══ Dataset extract ══

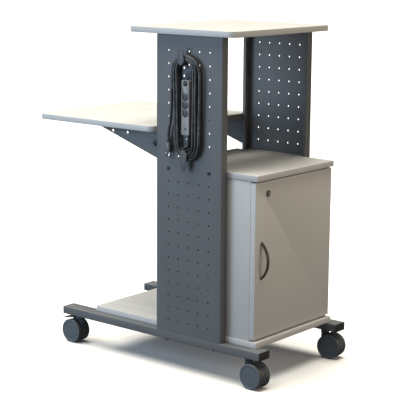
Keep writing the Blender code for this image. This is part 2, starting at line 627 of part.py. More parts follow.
def cord_hank():
    """The wound cord as one body: round ends, an open middle, a step on the left under which
    the last strand hangs free, and a step inside that the first strand comes down to."""
    middle = (HANK_LEFT + HANK_RIGHT) / 2
    radius = (HANK_RIGHT - HANK_LEFT) / 2
    step = HANK_LEFT + CORD_DIAMETER + 2 * GAP
    lower = radius - (step - HANK_LEFT)
    outline = arc((middle, HANK_TOP - radius), radius, 0, 180, 12)
    outline += [(HANK_LEFT, HANK_STEP_Z), (step, HANK_STEP_Z)]
    outline += arc((step + lower, HANK_BOTTOM + radius), lower, 180, 225, 4)
    outline += arc((middle, HANK_BOTTOM + radius), radius, 240, 360, 9)
    made = prism("cord_hank", outline, HANK_FRONT, WEB_FACE, "Y", CORD)

    left, right = HANK_LEFT + HANK_WALL_LEFT, HANK_RIGHT - HANK_WALL_RIGHT
    top, bottom = HANK_TOP - HANK_END_WALL, HANK_BOTTOM + HANK_END_WALL
    bend = 0.0025
    hollow = arc((right - bend, top - bend), bend, 0, 90, 3) + arc((left + bend, top - bend), bend, 90, 180, 3)
    hollow += [(left, bottom), (first_strand_x() - CORD_DIAMETER / 2 - GAP, bottom)]
    hollow += [(first_strand_x() - CORD_DIAMETER / 2 - GAP, FIRST_STRAND_Z), (right, FIRST_STRAND_Z)]
    cut(made, prism("hank_hollow", hollow, HANK_FRONT - 0.01, WEB_FACE + 0.01, "Y"))


FIRST_STRAND_Z = HANK_BOTTOM + HANK_END_WALL + 0.004


def first_strand_x():
    return HANK_RIGHT - HANK_WALL_RIGHT - CORD_DIAMETER / 2 - GAP


def power_strip():
    half = STRIP_WIDTH / 2
    front = WEB_FACE - STRIP_DEPTH
    top = STRIP_BOTTOM + STRIP_LENGTH
    housing = prism("strip_housing", rounded(-half, half, STRIP_BOTTOM, top, 0.004, 3),
                    front, WEB_FACE, "Y", STRIP_GREY)
    button_z = top - 0.009
    well = BUTTON_RADIUS + 2 * GAP
    drill = turned("button_well", [(0, -0.01), (well, -0.01), (well, 0.007), (0, 0.007)], 16, "Y")
    cut(housing, moved_to(drill, (0, front, button_z)))
    turned_button = turned("reset_button", [(0, -0.002), (BUTTON_RADIUS, -0.002), (BUTTON_RADIUS, 0.005),
                                            (0, 0.005)], 16, "Y", BLACK)
    moved_to(turned_button, (0, front, button_z))

    relief_top = STRIP_BOTTOM - GAP
    relief = turned("strip_strain_relief",
                    [(0, 0), (0.0058, 0), (0.0058, -0.003), (0.0050, -RELIEF_LENGTH), (0, -RELIEF_LENGTH)],
                    12, "Z", CORD)
    moved_to(relief, (CORD_EXIT_X, CORD_Y, relief_top))

    exit_z = relief_top - RELIEF_LENGTH - GAP
    end_x, end_z = first_strand_x(), FIRST_STRAND_Z + GAP
    fall = exit_z - end_z
    route = [(CORD_EXIT_X, CORD_Y, exit_z), (CORD_EXIT_X, CORD_Y, exit_z - fall * 0.2),
             ((CORD_EXIT_X + end_x) / 2, CORD_Y, exit_z - fall / 2),
             (end_x, CORD_Y, end_z + fall * 0.2), (end_x, CORD_Y, end_z)]
    tube("cord_first_strand", route, CORD_DIAMETER, 3, CORD)


def plug():
    """Cord's free end: it hangs beside the winding with its blades down."""
    body_top = PLUG_Z + 0.014
    start_x = HANK_LEFT + CORD_DIAMETER / 2 + GAP
    start_z = HANK_STEP_Z - GAP
    neck_top = body_top + 0.016
    route = [(start_x, CORD_Y, start_z), (start_x, CORD_Y, start_z - 0.020),
             (start_x - 0.003, CORD_Y, start_z - 0.045), (PLUG_X, CORD_Y, neck_top + 0.022),
             (PLUG_X, CORD_Y, neck_top + 0.008), (PLUG_X, CORD_Y, neck_top + GAP)]
    tube("cord_last_strand", route, CORD_DIAMETER, 3, CORD)

    made = prism("power_plug", rounded(PLUG_X - 0.011, PLUG_X + 0.011, PLUG_Z - 0.014, body_top, 0.004, 3),
                 CORD_Y - 0.0085, CORD_Y + 0.0085, "Y", CORD)
    neck = turned("plug_neck", [(0, 0), (0.0055, 0), (0.0072, -0.017), (0, -0.017)], 12)
    join(made, moved_to(neck, (PLUG_X, CORD_Y, neck_top)))
    for x in (-0.0063, 0.0063):
        join(made, box(f"blade_{x:+.4f}", (PLUG_X + x - 0.0008, CORD_Y - 0.0045, PLUG_Z - 0.030),
                       (PLUG_X + x + 0.0008, CORD_Y + 0.0018, PLUG_Z - 0.010)))


# ---- Casters ----
def caster(side, end, braked):
    """Twin-wheel caster. In its own frame the stem is the Z axis and the wheels trail on +X."""
    sign = -1 if side == "near" else 1
    name = f"{side}_{end}"
    pivot = bpy.data.objects.new(f"{name}_swivel", None)
    bpy.context.scene.collection.objects.link(pivot)
    pivot.location = (STEM_X[end], sign * RAIL_MIDDLE_Y, 0)
    turn = PARKED_TURN.get(name, 0.0)
    pivot.rotation_euler.z = turn + (pi if end == "left" else 0.0)

    collar_low = RAIL_BOTTOM - GAP - STEM_COLLAR
    neck_top = collar_low - GAP
    neck_low = neck_top - NECK_HEIGHT
    stem_low = neck_low + 0.003
    bore = STEM_RADIUS + 2 * GAP
    stem = turned(f"{name}_caster_stem",
                  [(0, stem_low), (STEM_RADIUS, stem_low), (STEM_RADIUS, collar_low), (0.011, collar_low),
                   (0.011, collar_low + STEM_COLLAR), (STEM_RADIUS, collar_low + STEM_COLLAR),
                   (STEM_RADIUS, RAIL_TOP - RAIL_WALL - 0.004), (0, RAIL_TOP - RAIL_WALL - 0.004)],
                  12, "Z", BRIGHT)
    moved_to(stem, (STEM_X[end], sign * RAIL_MIDDLE_Y, 0))

    rim = WHEEL_RADIUS - HOOD_UNDER_TREAD
    outline = arc((CASTER_TRAIL, AXLE_Z), rim, -28, 108, 12)
    outline += [(NECK_RADIUS - 0.002, neck_low + 0.002), (-NECK_RADIUS + 0.002, neck_low + 0.002),
                (-NECK_RADIUS + 0.002, neck_low - 0.004)]
    outline += arc((CASTER_TRAIL, AXLE_Z), rim, 160, 212, 5) + [(CASTER_TRAIL, AXLE_Z - 0.012)]
    hood = prism(f"{name}_caster_hood", outline, -HOOD_WIDTH / 2, HOOD_WIDTH / 2, "Y", WHEEL)
    hood.parent = pivot
    join(hood, turned(f"{name}_neck", [(0, neck_low), (NECK_RADIUS, neck_low), (NECK_RADIUS, neck_top),
                                       (0, neck_top)], 16))
    cut(hood, turned(f"{name}_stem_bore", [(0, stem_low - 3 * GAP), (bore, stem_low - 3 * GAP),
                                           (bore, neck_top + 0.01), (0, neck_top + 0.01)], 12))
    axle_bore = AXLE_RADIUS + 2 * GAP
    cut(hood, moved_to(turned(f"{name}_axle_bore", [(0, -HOOD_WIDTH), (axle_bore, -HOOD_WIDTH),
                                                    (axle_bore, HOOD_WIDTH), (0, HOOD_WIDTH)], 12, "Y"),
                       (CASTER_TRAIL, 0, AXLE_Z)))
    if braked:
        brake_pedal(name, pivot, hood)

    inner = CASTER_WIDTH / 2 - WHEEL_WIDTH
    reach = inner + WHEEL_WIDTH - 0.006
    axle = turned(f"{name}_axle", [(0, -reach), (AXLE_RADIUS, -reach), (AXLE_RADIUS, reach), (0, reach)],
                  12, "Y", BRIGHT)
    axle.parent = pivot
    moved_to(axle, (CASTER_TRAIL, 0, AXLE_Z))
    # Which wheel is outermost depends on which way the caster points.
    for way in (-1, 1):
        facing = way if end == "right" else -way
        place = "outer" if facing == sign else "inner"
        outer_face, inner_face, blind = way * CASTER_WIDTH / 2, way * inner, way * (reach + 2 * GAP)
        wheel = turned(f"{name}_{place}_wheel",
                       [(0, outer_face), (WHEEL_RADIUS - 0.0035, outer_face),
                        (WHEEL_RADIUS - 0.001, outer_face - way * 0.0012),
                        (WHEEL_RADIUS, outer_face - way * 0.0035), (WHEEL_RADIUS, inner_face),
                        (axle_bore, inner_face), (axle_bore, blind), (0, blind)],
                       WHEEL_SIDES, "Y", WHEEL)
        wheel.parent = pivot
        moved_to(wheel, (CASTER_TRAIL, 0, AXLE_Z))


def brake_pedal(name, pivot, hood):
    """Foot pedal on two ears of the hood, over the tread of the wheels."""
    pin = (CASTER_TRAIL - 0.0065, AXLE_Z + WHEEL_RADIUS + 0.0040)
    ear_half = HOOD_WIDTH / 2 - GAP
    slot = 0.003
    for way in (-1, 1):
        a, b = sorted((way * slot, way * ear_half))
        ear = [(pin[0] - 0.0030, pin[1] - 0.012), (pin[0] + 0.0030, pin[1] - 0.012),
               *arc(pin, 0.0030, 0, 180, 5)]
        join(hood, prism(f"{name}_ear_{way}", ear, a, b, "Y"))
    tread = AXLE_Z + WHEEL_RADIUS
    hub = prism(f"{name}_brake_pedal",
                [*arc(pin, 0.0025, 90, 270, 6), (pin[0] + 0.012, tread + 0.0022), (pin[0] + 0.012, tread + 0.0052)],
                -slot + GAP, slot - GAP, "Y", BLACK)
    hub.parent = pivot
    start = pin[0] + 0.005
    tip = CASTER_TRAIL + WHEEL_RADIUS + 0.0035
    plate = [(start, tread + 0.0028), (start + 0.010, tread + 0.0022), (tip, tread - 0.0045),
             (tip + 0.001, tread - 0.0030), (tip - 0.001, tread - 0.0012),
             (start + 0.012, tread + 0.0050), (start, tread + 0.0056)]
    join(hub, prism(f"{name}_pedal_plate", plate, -PEDAL_WIDTH / 2, PEDAL_WIDTH / 2, "Y"))
    with_origin(hub, (pin[0], 0, pin[1]))


# ---- The stand ----
top_shelf()
side_shelf()
bottom_board()
cabinet_top()
cabinet_panels()
door()
hinge("upper", DOOR_TOP - HINGE_INSET)
hinge("lower", DOOR_BOTTOM + HINGE_INSET)
handle()
lock()
for side, sign in (("near", -1), ("far", 1)):
    column(side, sign)
    top_angle(side, sign)
    rail(side, sign)
    shelf_bracket(side, sign)
    for end in ("left", "right"):
        caster(side, end, braked=end == "left")
cleat("upper_cord_cleat", UPPER_CLEAT_X, HANK_TOP - HANK_END_WALL - GAP, UPPER_TONGUE, 1)
cleat("lower_cord_cleat", LOWER_CLEAT_X, HANK_BOTTOM + HANK_END_WALL + GAP, LOWER_TONGUE, -1)
cord_hank()
power_strip()
plug()

# The origin is under the middle of the stand's length, from the side shelf's end to the right wheels.
wheel_right = STEM_X["right"] + CASTER_TRAIL + WHEEL_RADIUS
middle_x = (min(SIDE_SHELF_LEFT, RAIL_LEFT) + max(wheel_right, RAIL_RIGHT)) / 2
for made in bpy.data.objects:
    if made.parent is None:
        made.location.x -= middle_x
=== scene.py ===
from math import cos, pi, radians, sin

import bmesh
import bpy
from mathutils import Euler, Matrix, Vector


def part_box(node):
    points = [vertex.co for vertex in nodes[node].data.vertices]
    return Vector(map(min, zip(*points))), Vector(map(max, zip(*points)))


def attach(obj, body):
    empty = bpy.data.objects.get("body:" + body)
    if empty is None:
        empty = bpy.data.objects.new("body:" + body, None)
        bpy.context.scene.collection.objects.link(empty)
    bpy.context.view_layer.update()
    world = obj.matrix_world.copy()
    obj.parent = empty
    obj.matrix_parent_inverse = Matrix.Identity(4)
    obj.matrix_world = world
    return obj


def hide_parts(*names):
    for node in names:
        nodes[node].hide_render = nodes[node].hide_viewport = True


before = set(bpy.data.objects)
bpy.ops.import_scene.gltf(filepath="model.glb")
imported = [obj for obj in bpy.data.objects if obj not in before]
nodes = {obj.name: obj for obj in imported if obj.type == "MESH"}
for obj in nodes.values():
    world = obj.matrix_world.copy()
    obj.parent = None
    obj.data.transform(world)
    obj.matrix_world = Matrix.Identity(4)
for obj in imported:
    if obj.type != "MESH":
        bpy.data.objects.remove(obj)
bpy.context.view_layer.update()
print("frame loaded:", len(nodes), "nodes")

# holes, cord and fasteners are placed from the near column
columnLow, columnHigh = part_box("near_column")
columnX = (columnLow.x + columnHigh.x) / 2
columnHalfDepth = (columnHigh.y - columnLow.y) / 2
webY = -columnLow.y                 # outer face of either column
gap = 0.0003                        # clearance between pieces that touch
mend = {"merge": 0.00002, "flat": 0.6}      # metres and degrees, for clean copies of CAD meshes
near = 1e-4                         # closer than this counts as the same place
turns = {"X": (0, pi / 2, 0), "Y": (pi / 2, 0, 0), "Z": (0, 0, 0)}


def clearSelection():
    if bpy.context.mode != "OBJECT":
        bpy.ops.object.mode_set(mode="OBJECT")
    for other in list(bpy.context.selected_objects):
        other.select_set(False)


def choose(piece):
    clearSelection()
    piece.select_set(True)
    bpy.context.view_layer.objects.active = piece


def named(piece, name):
    piece.name = name
    piece.data.name = name
    return piece


def settle(piece):
    choose(piece)
    bpy.ops.object.transform_apply(location=True, rotation=True, scale=True)
    return piece


def block(name, low, high):
    clearSelection()
    low, high = Vector(low), Vector(high)
    bpy.ops.mesh.primitive_cube_add(size=1, location=(low + high) / 2)
    piece = named(bpy.context.object, name)
    piece.scale = high - low
    return settle(piece)


def rod(name, centre, radius, depth, axis, sides=32, tip=None):
    clearSelection()
    bpy.ops.mesh.primitive_cone_add(vertices=sides, radius1=radius, radius2=radius if tip is None else tip,
                                    depth=depth, location=centre, rotation=turns[axis])
    return settle(named(bpy.context.object, name))


def pick(piece, kind, test):
    # selects faces, edges or verts in edit mode, by a test on their middle and their direction
    choose(piece)
    bpy.ops.object.mode_set(mode="EDIT")
    bpy.ops.mesh.select_mode(type={"faces": "FACE", "edges": "EDGE", "verts": "VERT"}[kind])
    bpy.ops.mesh.select_all(action="DESELECT")
    form = bmesh.from_edit_mesh(piece.data)
    for item in getattr(form, kind):
        if kind == "faces":
            hit = test(item.calc_center_median(), item.normal)
        elif kind == "edges":
            a, b = item.verts[0].co, item.verts[1].co
            hit = test((a + b) / 2, (b - a).normalized())
        else:
            hit = test(item.co, item.normal)
        if hit:
            item.select = True
    form.select_flush_mode()
    bmesh.update_edit_mesh(piece.data)


def leave(piece):
    bpy.ops.object.mode_set(mode="OBJECT")
    return piece


def rounded(piece, kind, test, width, steps):
    # bevels only the edges that are picked, or that border the picked faces
    pick(piece, kind, test)
    bpy.ops.mesh.bevel(offset=width, segments=steps, affect="EDGES")
    return leave(piece)


def smooth(piece, angle=34):
    choose(piece)
    bpy.ops.object.shade_smooth_by_angle(angle=radians(angle))
    return piece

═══

Exercise >>
Look above for the line containing "# The origin". Output from there through the line containing "bpy.data.objects.remove(obj)", exactly and inclusively.

Exercise result >>
# The origin is under the middle of the stand's length, from the side shelf's end to the right wheels.
wheel_right = STEM_X["right"] + CASTER_TRAIL + WHEEL_RADIUS
middle_x = (min(SIDE_SHELF_LEFT, RAIL_LEFT) + max(wheel_right, RAIL_RIGHT)) / 2
for made in bpy.data.objects:
    if made.parent is None:
        made.location.x -= middle_x
=== scene.py ===
from math import cos, pi, radians, sin

import bmesh
import bpy
from mathutils import Euler, Matrix, Vector


def part_box(node):
    points = [vertex.co for vertex in nodes[node].data.vertices]
    return Vector(map(min, zip(*points))), Vector(map(max, zip(*points)))


def attach(obj, body):
    empty = bpy.data.objects.get("body:" + body)
    if empty is None:
        empty = bpy.data.objects.new("body:" + body, None)
        bpy.context.scene.collection.objects.link(empty)
    bpy.context.view_layer.update()
    world = obj.matrix_world.copy()
    obj.parent = empty
    obj.matrix_parent_inverse = Matrix.Identity(4)
    obj.matrix_world = world
    return obj


def hide_parts(*names):
    for node in names:
        nodes[node].hide_render = nodes[node].hide_viewport = True


before = set(bpy.data.objects)
bpy.ops.import_scene.gltf(filepath="model.glb")
imported = [obj for obj in bpy.data.objects if obj not in before]
nodes = {obj.name: obj for obj in imported if obj.type == "MESH"}
for obj in nodes.values():
    world = obj.matrix_world.copy()
    obj.parent = None
    obj.data.transform(world)
    obj.matrix_world = Matrix.Identity(4)
for obj in imported:
    if obj.type != "MESH":
        bpy.data.objects.remove(obj)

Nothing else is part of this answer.